Fig. 6 is a flow diagram of acts performed by a memory controller to determine 
timing for generating a memory request. 

Fig. 7 is a flow diagram of acts performed by a memory controller for a read- 
modify-write transaction. 

Fig. 8 is a flow diagram of acts performed by a memory controller to initiate a 
read or write request. 

Fig. 9 is a flow diagram of acts performed by a memory controller and cache 
controller to maintain cache coherency among the caches present in the system of Fig. 1. 

DETAILED DESCRIPTION 
In the following description, numerous details are set forth to provide an 
understanding of the present invention. However, it will be understood by those skilled 
in the art that the present invention may be practiced without these details and that 
numerous variations or modifications from the described embodiments may be possible. 

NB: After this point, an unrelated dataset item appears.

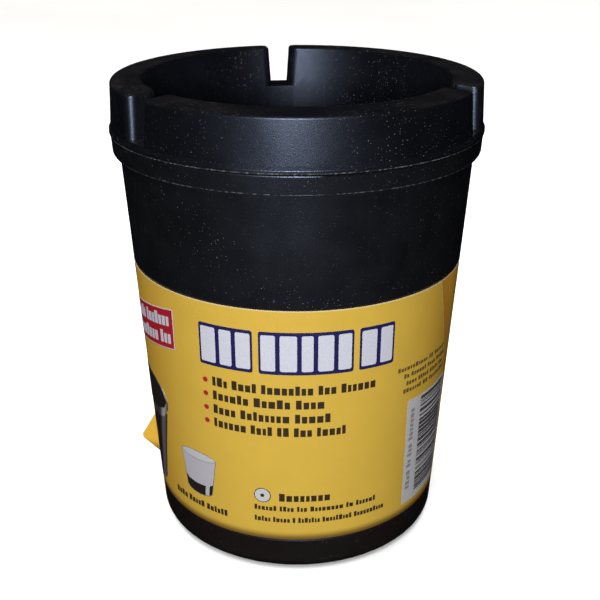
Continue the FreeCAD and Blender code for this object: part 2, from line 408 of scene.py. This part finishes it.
def drawn_steel(name):
    """Drawn sheet steel with fine rings from the press, and faint stains."""
    make = Material(name, Metallic=1.0, Roughness=0.3)
    parts = make.node("ShaderNodeSeparateXYZ", Vector=make.place)
    radius = make.math("SQRT", make.radius_squared(parts))
    ring = make.math("ADD", radius, parts.outputs["Z"])
    line = make.node("ShaderNodeCombineXYZ", X=ring)
    rings = make.noise(3200.0, 4.0, line.outputs[0])
    stain = make.noise(70.0, 5.0)
    stained = make.ramp(stain, 0.35, 0.75)
    make.set("Base Color", make.mix(stained, rgba(0.66, 0.66, 0.65), rgba(0.47, 0.46, 0.44)))
    ring_rough = make.ramp(rings, 0.3, 0.7, 0.2, 0.34)
    stain_rough = make.ramp(stain, 0.4, 0.8, 0.0, 0.14)
    make.set("Roughness", make.math("ADD", ring_rough, stain_rough))
    make.bump(rings, 0.25, 0.00003)
    return make.material


def beside_line(make, low_along, high_along):
    """Distance in mm along the wall from a line that runs from the label's bottom edge to its top edge."""
    parts = make.node("ShaderNodeSeparateXYZ", Vector=make.place)
    turn = make.math("ARCTAN2", parts.outputs["Y"], parts.outputs["X"])
    turn = make.math("SUBTRACT", turn, PRINT_MIDDLE)
    low_turn = low_along / label_radius(LABEL_LOW)
    high_turn = high_along / label_radius(LABEL_HIGH)
    share = make.ramp_straight(parts.outputs["Z"], LABEL_LOW * MM, LABEL_HIGH * MM, low_turn, high_turn)
    middle_radius = label_radius((LABEL_LOW + LABEL_HIGH) / 2)
    return make.math("MULTIPLY", make.math("SUBTRACT", turn, share), middle_radius)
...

Referring to Fig. 1, in accordance with one embodiment, a system 10 includes 
multiple memory controllers 12, 14, 16 and 18 that are connected to a memory bus 20. In 
one example, the memory bus 20 is a Rambus channel. However, other types of memory 
buses may be employed in fiirther embodiments. Although not shown, the memory 
controllers 12, 14, 16, and 18 can be associated with one or more central processing units 
(CPUs). The memory controllers can be embedded in corresponding CPUs, or 
alternatively, the memory controllers can be separate from but associated with the CPUs. 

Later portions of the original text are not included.